--- Begin Available data ---

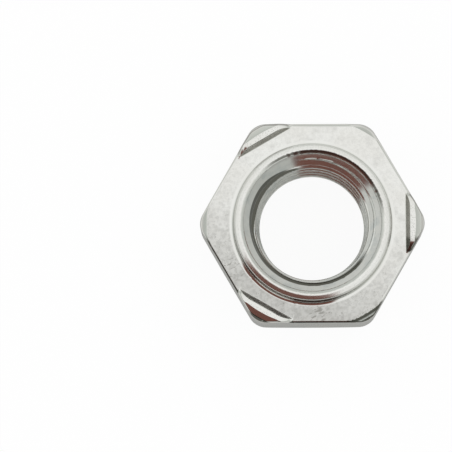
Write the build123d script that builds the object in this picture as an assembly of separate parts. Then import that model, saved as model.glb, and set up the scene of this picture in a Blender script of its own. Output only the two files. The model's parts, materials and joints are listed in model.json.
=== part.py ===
from build123d import *
import math
import os

# Hexagon weld nut with a pilot collar: one cold formed piece of steel.
# It lies on its bearing face, weld side up. The origin is the centre of the
# bearing face, +Z is the thread axis, and two corners lie on the X axis.
# All lengths are millimetres and all angles are degrees.

# Hexagon blank
across_flats = 19.0
body_height = 9.2
corner_radius = 1.7
face_edge_round = 0.3

# Bearing side: a cone turns the corners off, and a round blends it into them
bearing_land_inset = 0.5
bearing_cone_angle = 30.0
bearing_blend_radius = 1.6

# Weld side: the same, at the three corners that carry no projection
weld_corner_inset = 0.95
weld_cone_angle = 36.0
weld_blend_radius = 1.0

# Three weld projections, one on every second corner
projection_count = 3
projection_height = 0.6
projection_depth = 2.08
projection_riser_run = 0.42
projection_crown_length = 2.7
projection_end_radius = 2.2
projection_crown_inset = 1.14
projection_cone_angle = 38.0
projection_blend_radius = 1.3
projection_edge_round = 0.15
projection_foot_fillet = 0.2

# Pilot collar that centres the nut in the sheet's hole
pilot_diameter = 14.8
pilot_height = 1.4
pilot_rim = 0.2
pilot_shoulder_width = 0.4
pilot_shoulder_angle = 22.0
pilot_edge_round = 0.25
pilot_root_fillet = 0.3

# M12 x 1.75 thread, left plain at its minor diameter, with both mouths sunk
thread_major_diameter = 12.0
thread_minor_diameter = 10.106
front_sink_angle = 42.0
rear_sink_angle = 120.0
rear_sink_margin = 0.5

# Derived places
inner_radius = across_flats / 2
sharp_corner = inner_radius / math.cos(math.pi / 6)
round_corner = sharp_corner - corner_radius * (1 / math.cos(math.pi / 6) - 1)
minor_radius = thread_minor_diameter / 2
pilot_radius = pilot_diameter / 2
pilot_top = body_height + pilot_height
crown_height = body_height + projection_height
bearing_radius = inner_radius - bearing_land_inset
weld_circle_radius = sharp_corner - weld_corner_inset
crown_radius = sharp_corner - projection_crown_inset
foot_distance = sharp_corner - projection_depth
shoulder_radius = pilot_radius - pilot_shoulder_width
front_sink_radius = shoulder_radius - pilot_rim
rear_sink_radius = thread_major_diameter / 2 + rear_sink_margin
front_sink_depth = (front_sink_radius - minor_radius) / math.tan(math.radians(front_sink_angle / 2))
rear_sink_depth = (rear_sink_radius - minor_radius) / math.tan(math.radians(rear_sink_angle / 2))

# Clearance past the part for cutting bodies, and the side of a barrel that
# stands just outside the rounded corners, so that it only cuts where it turns in
overrun = 1.0
barrel_radius = round_corner + 0.05


def rounded_face(corners):
    """Face inside straight edges; each corner is (x, y, radius of its round)."""
    face = make_face(Polyline(*[(x, y) for x, y, _ in corners], close=True))
    for x, y, radius in corners:
        if radius > 0:
            face = fillet(face.vertices().sort_by_distance((x, y, 0))[0], radius)
    return face


def turned(corners):
    """Solid of revolution about Z; corners are (radius, height, round)."""
    return revolve(Plane.XZ * rounded_face(corners), Axis.Z)


def drop_along_cone(start_radius, angle):
    """Fall of a cone of this slope from a circle out to the barrel."""
    return (barrel_radius - start_radius) * math.tan(math.radians(angle))


def hexagon_prism(height):
    """Hexagon bar with rounded corners, standing on z = 0."""
    outline = RegularPolygon(inner_radius, 6, major_radius=False)
    return extrude(fillet(outline.vertices(), corner_radius), height)


def blank():
    """Hexagon body with its corners turned off at both faces."""
    bearing_fall = drop_along_cone(bearing_radius, bearing_cone_angle)
    weld_fall = drop_along_cone(weld_circle_radius, weld_cone_angle)
    barrel = turned([
        (0, 0, 0),
        (bearing_radius, 0, 0),
        (barrel_radius, bearing_fall, bearing_blend_radius),
        (barrel_radius, body_height - weld_fall, weld_blend_radius),
        (weld_circle_radius, body_height, 0),
        (0, body_height, 0),
    ])
    body = hexagon_prism(body_height) & barrel
    top_edges = body.edges().filter_by(GeomType.LINE).group_by(Axis.Z)[-1]
    return fillet(top_edges, face_edge_round)


def projection():
    """Raised corner on +X: straight inner riser, top that rolls off at both ends, conical outside."""
    root = body_height - drop_along_cone(weld_circle_radius, weld_cone_angle) - weld_blend_radius
    reach = barrel_radius + overrun
    foot_strip = projection_foot_fillet + projection_edge_round
    bar = rounded_face([
        (foot_distance - foot_strip, root, 0),
        (reach, root, 0),
        (reach, crown_height, 0),
        (foot_distance + projection_riser_run, crown_height, projection_edge_round),
        (foot_distance, body_height, projection_foot_fillet),
        (foot_distance - foot_strip, body_height, 0),
    ])
    ridge = extrude(Plane.XZ * bar, sharp_corner, both=True)
    half_length = projection_crown_length / 2 + projection_end_radius
    hood_foot = min(root, crown_height - projection_end_radius) - overrun
    hood = rounded_face([
        (-half_length, hood_foot, 0),
        (half_length, hood_foot, 0),
        (half_length, crown_height, projection_end_radius),
        (-half_length, crown_height, projection_end_radius),
    ])
    rolled_top = extrude(Plane.YZ * hood, reach)
    crown_fall = drop_along_cone(crown_radius, projection_cone_angle)
    cap = turned([
        (0, root, 0),
        (barrel_radius, root, 0),
        (barrel_radius, crown_height - crown_fall, projection_blend_radius),
        (crown_radius, crown_height, 0),
        (0, crown_height, 0),
    ])
    return ridge & rolled_top & hexagon_prism(crown_height) & cap


def pilot():
    """Collar round the thread's mouth: root fillet, straight wall, rounded edge, sloped shoulder."""
    skirt = pilot_radius + 2 * pilot_root_fillet
    root = body_height - overrun
    shoulder_fall = pilot_shoulder_width * math.tan(math.radians(pilot_shoulder_angle))
    return turned([
        (0, root, 0),
        (skirt, root, 0),
        (skirt, body_height, 0),
        (pilot_radius, body_height, pilot_root_fillet),
        (pilot_radius, pilot_top - shoulder_fall, pilot_edge_round),
        (shoulder_radius, pilot_top, 0),
        (0, pilot_top, 0),
    ])


def bore():
    """Hole at the thread's minor diameter, with a conical mouth at each end."""
    return turned([
        (0, 0, 0),
        (rear_sink_radius, 0, 0),
        (minor_radius, rear_sink_depth, 0),
        (minor_radius, pilot_top - front_sink_depth, 0),
        (front_sink_radius, pilot_top, 0),
        (0, pilot_top, 0),
    ])


def weld_nut():
    nut = blank() + pilot()
    for index in range(projection_count):
        turn = 360 / projection_count * index
        nut += Rot(0, 0, turn) * projection()
    return nut - bore()


os.makedirs("parts", exist_ok=True)
export_step(weld_nut(), "parts/weld_nut.step")
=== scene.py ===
import json
import math

import bpy
import numpy as np
from mathutils import Matrix, Vector

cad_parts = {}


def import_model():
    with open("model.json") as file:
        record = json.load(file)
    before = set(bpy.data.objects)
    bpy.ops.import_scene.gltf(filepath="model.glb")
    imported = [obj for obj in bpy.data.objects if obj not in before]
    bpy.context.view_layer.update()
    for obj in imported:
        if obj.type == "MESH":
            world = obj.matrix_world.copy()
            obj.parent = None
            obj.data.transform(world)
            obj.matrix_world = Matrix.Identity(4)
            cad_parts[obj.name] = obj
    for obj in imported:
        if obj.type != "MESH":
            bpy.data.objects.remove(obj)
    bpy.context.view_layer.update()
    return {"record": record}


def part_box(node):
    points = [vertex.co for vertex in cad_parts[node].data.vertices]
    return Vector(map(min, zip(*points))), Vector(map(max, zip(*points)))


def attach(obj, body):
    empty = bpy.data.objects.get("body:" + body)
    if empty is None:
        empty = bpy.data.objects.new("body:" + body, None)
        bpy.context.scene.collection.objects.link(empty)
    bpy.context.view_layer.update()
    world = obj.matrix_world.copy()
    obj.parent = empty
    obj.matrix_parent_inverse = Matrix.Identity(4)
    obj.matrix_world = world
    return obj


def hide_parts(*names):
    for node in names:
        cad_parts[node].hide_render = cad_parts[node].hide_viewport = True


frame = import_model()

# The nut is drawn in millimetres and scaled to metres when its mesh is made.
MM = 0.001
TAU = 2 * math.pi
NODE = "weld_nut"

# Sizes that come from the frame
low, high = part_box(NODE)
mounts = {mount["name"]: mount for mount in frame["record"]["mounts"]}
ACROSS_FLATS = (high.y - low.y) / MM
TOP = high.z / MM
PILOT_MOUNT_RADIUS = mounts["pilot_collar"]["dims"]["r_mm"]
MINOR_RADIUS = mounts["thread"]["dims"]["r_mm"]

# Sizes of the form that the CAD model has too
PILOT_HEIGHT = 1.4
SHOULDER_SLOPE = math.radians(22)
CORNER_RADIUS = 1.7
BEARING_LAND_INSET = 0.5
BEARING_CONE = math.radians(30)
BEARING_BLEND = 1.6
WELD_CORNER_INSET = 0.95
WELD_CONE = math.radians(36)
WELD_BLEND = 1.0
PROJECTIONS = 3
PROJECTION_HEIGHT = 0.6
PROJECTION_DEPTH = 2.08
RISER_RUN = 0.42
CROWN_LENGTH = 2.7
CROWN_END_RADIUS = 2.2
CROWN_INSET = 1.14
CROWN_CONE = math.radians(38)
CROWN_BLEND = 1.3
FRONT_SINK = math.radians(21)
REAR_SINK = math.radians(60)
REAR_SINK_MARGIN = 0.5
BARREL_CLEARANCE = 0.05

# Sizes that differ a little from the CAD model's, or that only the scene has, to match
# the photo. The collar: its shoulder and edge, how far its wall stands out at the top
# and further at the foot, its root, and how much wider the root is on the dull side
SHOULDER_WIDTH = 0.45
PILOT_EDGE_ROUND = 0.3
PILOT_EASE = 0.06
PILOT_DRAFT = 0.04
PILOT_ROOT_FILLET = 0.24
PILOT_ROOT_WIDENING = 0.2
# The weld face: its edge, down the side and in from it, and the edge that is rolled over
# towards one side
FACE_EDGE_DROP = 0.18
FACE_EDGE_ROUND = 0.22
FACE_EDGE_ROLL = 0.3
ROLL_SLOPE = math.radians(33)
ROLL_SIDE = math.radians(70)
# The front mouth: where its cone would meet the top, and the break that turns its edge
# off, from this radius at the top
FRONT_MOUTH = 6.65
MOUTH_BREAK = math.radians(35)
MOUTH_BREAK_TOP = 6.87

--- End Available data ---

### Exercise
Everything from the first line of the data through the line containing "face_edge_round = 0.3" should be echoed exactly. Add nothing.

### Expected answer
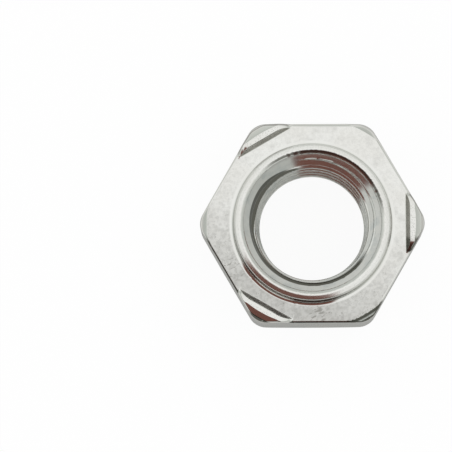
Write the build123d script that builds the object in this picture as an assembly of separate parts. Then import that model, saved as model.glb, and set up the scene of this picture in a Blender script of its own. Output only the two files. The model's parts, materials and joints are listed in model.json.
=== part.py ===
from build123d import *
import math
import os

# Hexagon weld nut with a pilot collar: one cold formed piece of steel.
# It lies on its bearing face, weld side up. The origin is the centre of the
# bearing face, +Z is the thread axis, and two corners lie on the X axis.
# All lengths are millimetres and all angles are degrees.

# Hexagon blank
across_flats = 19.0
body_height = 9.2
corner_radius = 1.7
face_edge_round = 0.3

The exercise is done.